There are also a few boss battles, but they’re fiercely easy and short — including the final fight. A bit of a missed opportunity there. Once you beat the game, you can go back and finish whatever you want, but there’s no new content. The only thing you get are prayer beads that let you upload spirits without using a payphone. You can also take certain things with you into a new game, if you want to go again. As far as the PC port itself, the game runs okay, but should probably perform a little better. Annoyingly, there appears to be some type of either mouse acceleration (or the mouselook is emulating analog movement), because mouse movements are stuttery and inaccurate.

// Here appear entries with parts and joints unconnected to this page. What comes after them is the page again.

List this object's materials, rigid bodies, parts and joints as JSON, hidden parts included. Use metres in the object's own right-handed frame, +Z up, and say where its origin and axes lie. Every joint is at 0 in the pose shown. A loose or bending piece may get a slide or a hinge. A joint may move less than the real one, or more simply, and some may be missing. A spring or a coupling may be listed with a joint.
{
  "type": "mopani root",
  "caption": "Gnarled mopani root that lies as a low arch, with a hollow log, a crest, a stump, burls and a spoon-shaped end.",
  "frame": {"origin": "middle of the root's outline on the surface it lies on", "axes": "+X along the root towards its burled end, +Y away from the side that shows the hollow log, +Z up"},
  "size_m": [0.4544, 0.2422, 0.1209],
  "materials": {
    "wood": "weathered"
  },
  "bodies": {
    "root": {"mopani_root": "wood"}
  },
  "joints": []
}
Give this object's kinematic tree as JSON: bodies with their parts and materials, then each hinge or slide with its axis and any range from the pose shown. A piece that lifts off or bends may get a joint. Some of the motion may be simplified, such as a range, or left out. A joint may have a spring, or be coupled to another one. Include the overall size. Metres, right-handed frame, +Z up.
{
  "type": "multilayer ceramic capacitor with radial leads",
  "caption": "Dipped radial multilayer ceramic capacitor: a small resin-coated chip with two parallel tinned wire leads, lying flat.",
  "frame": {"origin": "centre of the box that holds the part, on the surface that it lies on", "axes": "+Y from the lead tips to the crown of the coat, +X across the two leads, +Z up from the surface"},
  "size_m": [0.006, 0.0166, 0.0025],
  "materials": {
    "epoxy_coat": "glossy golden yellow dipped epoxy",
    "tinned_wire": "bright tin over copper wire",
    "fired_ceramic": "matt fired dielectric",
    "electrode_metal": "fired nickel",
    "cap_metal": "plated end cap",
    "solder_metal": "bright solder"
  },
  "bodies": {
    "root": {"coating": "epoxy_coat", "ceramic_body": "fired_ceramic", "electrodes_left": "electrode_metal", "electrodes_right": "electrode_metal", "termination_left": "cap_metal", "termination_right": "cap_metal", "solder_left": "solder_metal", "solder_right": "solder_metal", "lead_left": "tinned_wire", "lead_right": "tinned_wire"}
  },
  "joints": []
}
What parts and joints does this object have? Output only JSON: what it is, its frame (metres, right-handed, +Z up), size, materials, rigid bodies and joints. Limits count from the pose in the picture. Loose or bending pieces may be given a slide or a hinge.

The combat isn’t as good as it could have been and the story is pretty bleh, but I seriously enjoyed my time with Ghostwire: Tokyo and honestly couldn’t put it down until I’d finished it. It’s rare for a game to pull me in this hard, despite the issues. It’s a bit dated and will possibly feel pretty light to anyone who expects to get more hours out of a full-priced, open-world game. But the world itself is such a delight and playing as an onmyouji is so much fun that it’s difficult for me to hold the negatives too hard against the game.